Violência custa caro

Publicado originalmente em O Globo, por Robert Muggah, em 05/10/2017

A violência armada custa caro. As mortes prematuras das vítimas são exemplo evidente do alto preço pago. Outros custos econômicos incluem serviços médicos, honorários de advogados e o encarceramento dos autores de crimes com armas de fogo. Não menos importantes são as perdas associadas ao pagamento de sinistros de seguro, à renda das vítimas, à dor e ao sofrimento das pessoas diretamente atingidas e de seus entes.

Economistas elaboraram diversas formas de medir o impacto econômico da violência armada. O cálculo desses custos não é uma ciência exata. A maioria das abordagens adota um destes três métodos: previsão de custos baseada na perda de produtividade, avaliação contingencial ou um simples cálculo dos custos de todas as despesas associadas. Por isso, diferentes métodos produzem estimativas diferentes.

O Urban Institute estimou em cerca de US$ 630 milhões o impacto econômico das lesões causadas por armas de fogo nos EUA em 2010. Esse estudo considerou só os gastos com serviços médicos para o tratamento das lesões. Outro estudo sobre o mesmo tema, aplicando método mais abrangente, chegou à estimativa de mais de US$ 229 bilhões gastos por ano nos EUA.

No Brasil, custos da violência armada ainda são pouco reconhecidos.

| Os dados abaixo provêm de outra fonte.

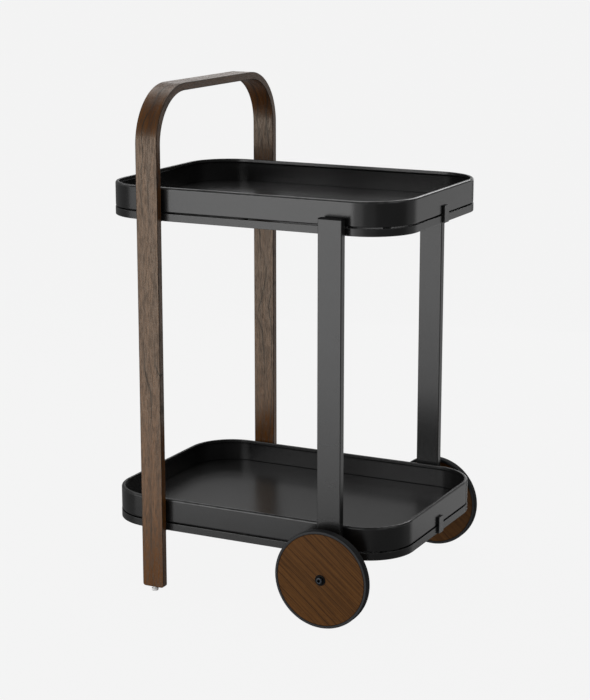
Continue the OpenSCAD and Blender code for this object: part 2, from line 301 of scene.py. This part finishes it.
def powder_coat(name, dark, light, gloss=0.27):
    """Satin black powder coat: fine orange peel, faint cloudiness, and rubbed edges painted lighter, edge
    wear with a painted highlight.
    """
    m = Material(name)
    place = m.object_coords()
    peel = m.noise(place, 900, 1.5, 0.5)
    specks = m.noise(place, 2600, 1.0)
    clouds = m.noise(place, 22, 4.0, 0.6)
    handling = m.noise(m.stretch(place, (14, 14, 50)), 1.0, 4.0, 0.6)
    edge = m.attribute("edge").outputs["Fac"]
    rubbed_and_highlight = m.math("MULTIPLY", edge, m.span(m.noise(place, 60, 3.0), 0.36, 0.62, 0.35, 1.0))
    colour = m.mix(m.span(clouds, 0.3, 0.7, 0.0, 1.0), grey(dark, 0.01), grey(light, -0.02))
    colour = m.mix(m.span(specks, 0.62, 0.8, 0.0, 0.4), colour, grey(light * 1.6))
    # Lighter where rubbed: edge wear, and a painted highlight along the rims' shoulders, the legs' arrises
    # and other rounded edges.
    colour = m.mix(m.math("MULTIPLY", rubbed_and_highlight, 0.6), colour, grey(light * 4.5))
    rough = m.span(handling, 0.3, 0.7, gloss - 0.004, gloss + 0.004)
    rough = m.math("MULTIPLY_ADD", rubbed_and_highlight, -0.04, rough)
    return m.finish(Base_Color=colour, Roughness=rough, Normal=m.bump(peel, 0.02, 0.1 * MM),
                    Specular_IOR_Level=0.5)


def walnut(name, pale, brown, vein, foot, spacing, wander, reach, faintest, streak, contrast, cloud, gloss,
           shine):
    """Oiled walnut. The grain attribute holds metres along, across and through the wood.

    Growth lines lie a spacing apart, wander by so many spacings within each reach of length, and
    fade to faintest, a share of their full strength. Cloud is how much darker the wood grows
    towards each line. Streak is the usual length of the dark flecks between the lines, and contrast
    their strength. Foot is the colour mixed in beyond FOOT_START: painted light on the hoop, warmer
    and brighter low on its legs, and a plain tone on the discs. Gloss is the roughness, and
    shine the specular level."""
    m = Material(name)
    grain = m.attribute("grain").outputs["Vector"]
    edge = m.attribute("edge").outputs["Fac"]
    sway = m.noise(m.stretch(grain, (1 / reach, 12, 12), (3.1, 0.7, 0.2)), 1.0, 1.5, 0.4)
    parts = m.add("SeparateXYZ", {"Vector": grain}).outputs
    across = parts["Y"]
    foot_light_and_tone = m.span(m.math("ABSOLUTE", parts["X"]), FOOT_START, FOOT_START + FOOT_FADE, 0.0, 1.0)
    field = m.math("MULTIPLY_ADD", sway, wander, m.math("DIVIDE", across, spacing))
    wave = m.math("SINE", m.math("MULTIPLY", field, 2 * math.pi))
    fading = m.noise(m.stretch(grain, (4, 30, 30), (1.2, 5.1, 0.4)), 1.0, 1.0)
    strength = m.span(fading, 0.42, 0.62, faintest, 1.0)
    lines = m.math("MULTIPLY", m.span(wave, 0.90, 0.99, 0.0, 1.0), strength)
    bands = m.noise(m.stretch(grain, (2.2, 150, 60), (4.4, 2.5, 3.3)), 1.0, 2.0, 0.5)
    fibre = m.noise(m.stretch(grain, (1 / streak, 480, 480)), 1.0, 4.0, 0.7)
    flecks = m.span(fibre, 0.40, 0.57, contrast, 0.0)
    pores = m.span(m.noise(m.stretch(grain, (55, 1500, 1500)), 1.0, 1.0, 0.4), 0.58, 0.72, 0.0, 1.0)
    patches = m.noise(m.stretch(grain, (0.3 / streak, 45, 45), (7.7, 1.3, 2.1)), 1.0, 3.0, 0.6)
    deep = (*(0.5 * c for c in vein[:3]), 1)
    colour = m.mix(m.span(bands, 0.3, 0.7, 0.0, 1.0), brown, pale)
    # Painted light: beyond FOOT_START, low on the hoop's legs, the wood is painted a warmer, brighter
    # brown; on the discs this mix is a plain tone.
    colour = m.mix(m.math("MULTIPLY", foot_light_and_tone, 0.6), colour, foot)
    colour = m.mix(m.span(patches, 0.35, 0.7, 0.0, 0.35), colour, pale)
    colour = m.mix(m.span(wave, -1.0, 0.9, 0.0, cloud), colour, vein)
    colour = m.mix(m.math("MULTIPLY", lines, 0.9), colour, deep)
    colour = m.mix(flecks, colour, vein)
    colour = m.mix(m.math("MULTIPLY", pores, 0.45), colour, deep)
    # Painted shade: a dark line where edge is 1, along the hoop's arrises and the discs' rounded edges.
    colour = m.mix(m.math("MULTIPLY", edge, 0.9), colour, deep)
    rough = m.math("MULTIPLY_ADD", flecks, 0.32, gloss - 0.07)
    rough = m.math("MULTIPLY_ADD", foot_light_and_tone, -0.06, rough)
    rough = m.math("MULTIPLY_ADD", lines, 0.16, rough)
    rough = m.math("MULTIPLY_ADD", pores, 0.12, rough)
    rough = m.math("MULTIPLY_ADD", edge, 0.35, rough, clamp=True)
    relief = m.math("MULTIPLY_ADD", pores, -1.0, m.math("MULTIPLY", flecks, -0.5))
    return m.finish(Base_Color=colour, Roughness=rough, Normal=m.bump(relief, 0.2, 0.08 * MM),
                    Specular_IOR_Level=shine, Specular_Tint=(1.0, 0.93, 0.80, 1))


def rubber(name, dark, light, gloss=0.5, shine=0.5):
    """Moulded rubber or matte plastic with a fine grain and a little bloom, darker and rougher where edge
    is 1.
    """
    m = Material(name)
    place = m.object_coords()
    grain = m.noise(place, 1600, 3.0, 0.6)
    bloom = m.noise(place, 35, 4.0, 0.6)
    colour = m.mix(m.span(bloom, 0.3, 0.7, 0.0, 1.0), dark, light)
    darker_edge = m.attribute("edge").outputs["Fac"]
    # Darker and rougher where edge is 1, on the tyre's shoulders.
    colour = m.mix(m.math("MULTIPLY", darker_edge, 0.5), colour, (0, 0, 0, 1))
    rough = m.math("MULTIPLY_ADD", bloom, 0.12, gloss - 0.06)
    rough = m.math("MULTIPLY_ADD", darker_edge, 0.35, rough)
    return m.finish(Base_Color=colour, Roughness=m.math("MULTIPLY_ADD", grain, 0.05, rough),
                    Normal=m.bump(grain, 0.2, 0.06 * MM), Specular_IOR_Level=shine)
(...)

Utilizando uma metodologia da OMS, uma estimativa científica dos custos médicos diretos para tratamento de lesões por armas de fogo chegou à cifra de R$ 88 milhões por ano. Devido à forma como afeta o corpo, seu tratamento é de 1,7 a três vezes mais caro do que o associado a lesões por facas, por exemplo. O estudo focou apenas nos hospitais públicos, subestimando o custo financeiro total da violência armada.

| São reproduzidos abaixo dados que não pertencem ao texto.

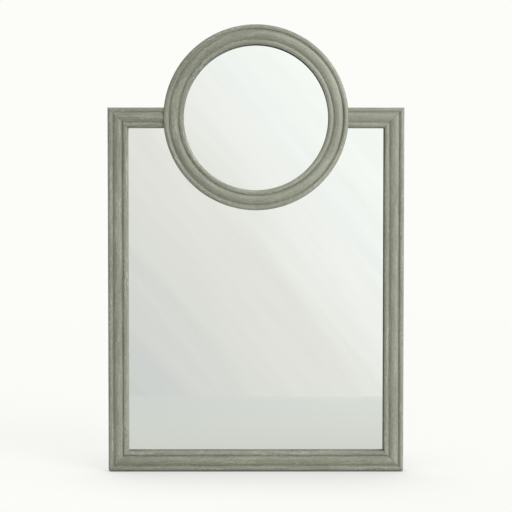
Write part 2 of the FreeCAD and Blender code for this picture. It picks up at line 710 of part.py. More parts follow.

De fato, se contabilizarmos os custos indiretos, seu ônus é quase multiplicado por cem. Se o número de dias de hospitalização, o tempo que as vítimas ficam inativas e os anos de produtividade perdidos forem considerados, os custos disparam. Vale lembrar que a violência armada afeta sobretudo os segmentos mais jovens e produtivos da sociedade. Avaliações revelam que esse tipo de violência no país representa cerca de R$ 10 bilhões por ano — 0,5% do PIB anual.

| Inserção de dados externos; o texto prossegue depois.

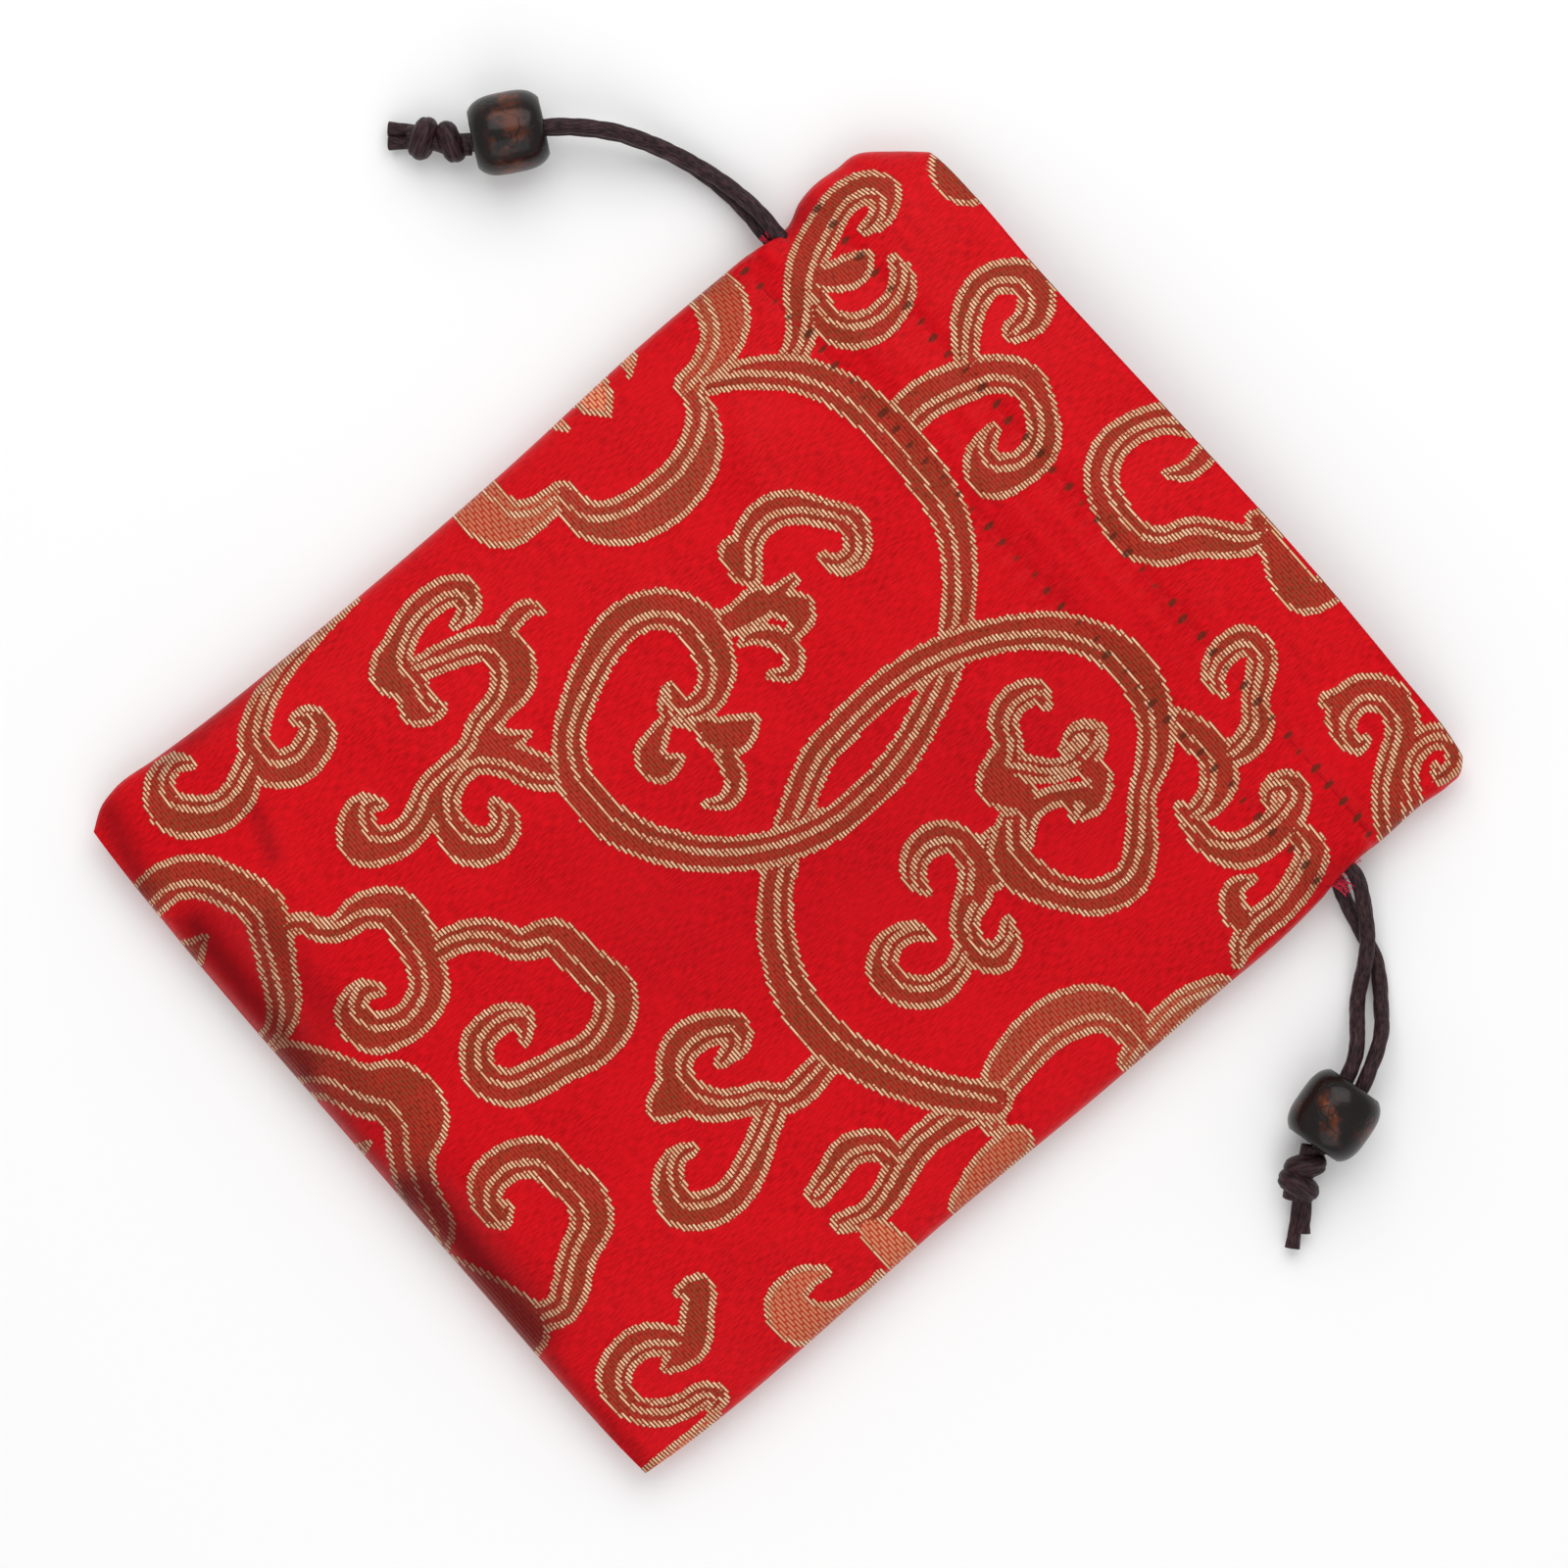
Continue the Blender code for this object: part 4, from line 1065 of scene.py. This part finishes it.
def channel_cord(name, side, starts, node, material):
    """A cord's held part: over the front in the channel, round the far seam and back underneath."""
    shift = -side * CORDS_APART
    first = math.radians(15)
    swept = first + (2 * math.pi - 2 * first) * np.arange(61) / 60
    turn = swept if side < 0 else math.pi - swept
    inset = 1.8
    across = -np.cos(turn)
    x = across * (HALF_WIDTH - inset * (1 + inset / 9.0))
    y = CHANNEL_MIDDLE + CHANNEL_SLANT * x + shift
    crown = np.sqrt(np.maximum(0, 1 - np.abs(across) ** CROWN))
    base = quarter((np.abs(across) - FLAT_SHARE) / (1 - FLAT_SHARE))
    sunk = crown * np.minimum(1.8, 1 / np.sqrt(np.maximum(crown, 1e-6)))
    over = SEAM_HEIGHT + (THICKEST - SEAM_HEIGHT) * crown - inset * sunk
    under = SEAM_HEIGHT - (SEAM_HEIGHT - inset) * base
    z = np.where(np.sin(turn) >= 0, over, under)
    ends = [[starts[0] + np.array([-side * gap, 0, 0]) for gap in (0.0, 0.8)],
            [starts[1] + np.array([-side * gap, 0, 0]) for gap in (0.8, 0.0)]]
    path = smooth_curve(np.vstack([ends[0], np.stack([x, y, z], -1), ends[1]]), 0.5)
    placed(name, tube_mesh(path, CORD / 2 - 0.05, 16, braid), material, node=node)


# ---------------- stage

FLOOR_LEVEL = -0.12


def area_light(name, place, size, power):
    """A rectangular light that faces the middle of the scene."""
    data = bpy.data.lights.new(name, "AREA")
    data.shape = "RECTANGLE"
    data.size, data.size_y = size
    data.energy = power
    made = bpy.data.objects.new(name, data)
    made.location = place
    made.rotation_euler = (-Vector(place)).to_track_quat("-Z", "Y").to_euler()
    bpy.context.scene.collection.objects.link(made)


def stage():
    verts = [(x, y, FLOOR_LEVEL) for x, y in ((-900, -900), (900, -900), (900, 900), (-900, 900))]
    make_object("floor", verts, [(0, 1, 2, 3)], floor_material())
    world = bpy.data.worlds.new("studio")
    world.use_nodes = True
    world.node_tree.nodes["Background"].inputs["Color"].default_value = (1, 1, 1, 1)
    world.node_tree.nodes["Background"].inputs["Strength"].default_value = 0.62
    bpy.context.scene.world = world
    bpy.context.scene.view_settings.view_transform = "Standard"
    area_light("key", (-0.35, 0.35, 0.65), (0.8, 0.7), 3.8)
    area_light("fill", (0.45, -0.30, 0.60), (0.7, 0.7), 1.7)


def camera():
    data = bpy.data.cameras.new("camera")
    data.lens = 150
    data.sensor_width = 36
    made = bpy.data.objects.new("camera", data)
    made.location = (-0.00055, 0.00145, 0.8394)
    made.rotation_euler = (0, 0, math.radians(49.2))
    bpy.context.scene.collection.objects.link(made)
    bpy.context.scene.camera = made


def side_cord(side, arc, routes, knot_place, spread, tails, bead_angle, cord, wood):
    nodes = [f"{side}_cord_front_strand", f"{side}_cord_back_strand"]
    names = [f"{side}_front_cord", f"{side}_back_cord"]
    way = -1 if side == "left" else 1
    strands = [cord_strand(name, arc, route, way, node, cord)
               for name, route, node in zip(names, routes, nodes)]
    tied = knot(f"{side}_overhand_knot", knot_place, spread, tails, f"{side}_knot", cord)
    wooden = bead(f"{side}_wooden_bead", arc, bead_angle, f"{side}_bead", f"{side}_bead", wood)
    channel_cord(f"{side}_channel_cord", way, [path[0] for _, path in strands],
                 f"{side}_cord_in_channel", cord)


def build():
    stage()
    camera()
    cord, wood = cord_material(), wood_material()
    side_cord("left", LEFT_ARC, (LEFT_FRONT_ROUTE, LEFT_BACK_ROUTE), LEFT_KNOT, 1.75, LEFT_TAILS,
              LEFT_BEAD_ANGLE, cord, wood)
    side_cord("right", RIGHT_ARC, (RIGHT_FRONT_ROUTE, RIGHT_BACK_ROUTE), RIGHT_KNOT, 1.3, RIGHT_TAILS,
              RIGHT_BEAD_ANGLE, cord, wood)
    brocade = brocade_material()
    front = cloth_panel("cloth_front", True, brocade)
    back = cloth_panel("cloth_back", False, brocade)
    red_thread = thread_material("sewing_thread", (0.40, 0.004, 0.008), (0.62, 0.006, 0.014))
    pink_thread = thread_material("frayed_silk", (0.55, 0.01, 0.04), (0.80, 0.05, 0.10))
    stitches("front_stitches", True, red_thread)
    stitches("back_stitches", False, red_thread)
    for panel in (front, back):
        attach(panel, "pouch")
        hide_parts("pouch_cloth")
    frayed_threads("frayed_threads", [
        (54.9, 46.6, 5.4, 25, 45, 18, 2.4), (54.4, 50.0, 6.0, 70, 60, 5, 1.2),
        (-54.6, 45.6, 5.2, 170, 60, 9, 1.2),
    ], 5, pink_thread)


build()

A violência armada é um imposto pago por todos nós — e seu valor é alto demais. Além do número de mortos e feridos, contribui para a saída de profissionais qualificados do país, desencoraja investimentos e afeta valores imobiliários. Quando políticos brasileiros avaliam a aprovação ou não de leis que ampliam o direito ao porte para diferentes categorias profissionais — agentes de trânsito, peritos médicos da previdência social, defensores públicos e oficiais de Justiça — é fundamental que se lembrem que o porte de armas é um privilégio, e não um direito. E que esse privilégio, como mostram as evidências, não reduzirá o custo que pagamos todos os dias ou tornará nossas comunidades mais seguras.

Ao contrário: há altos riscos, custos e graves efeitos colaterais envolvidos. No mínimo, corremos o risco de que esse privilégio, concedido a alguns brasileiros, prevaleça sobre nosso direito mais fundamental: o direito à vida.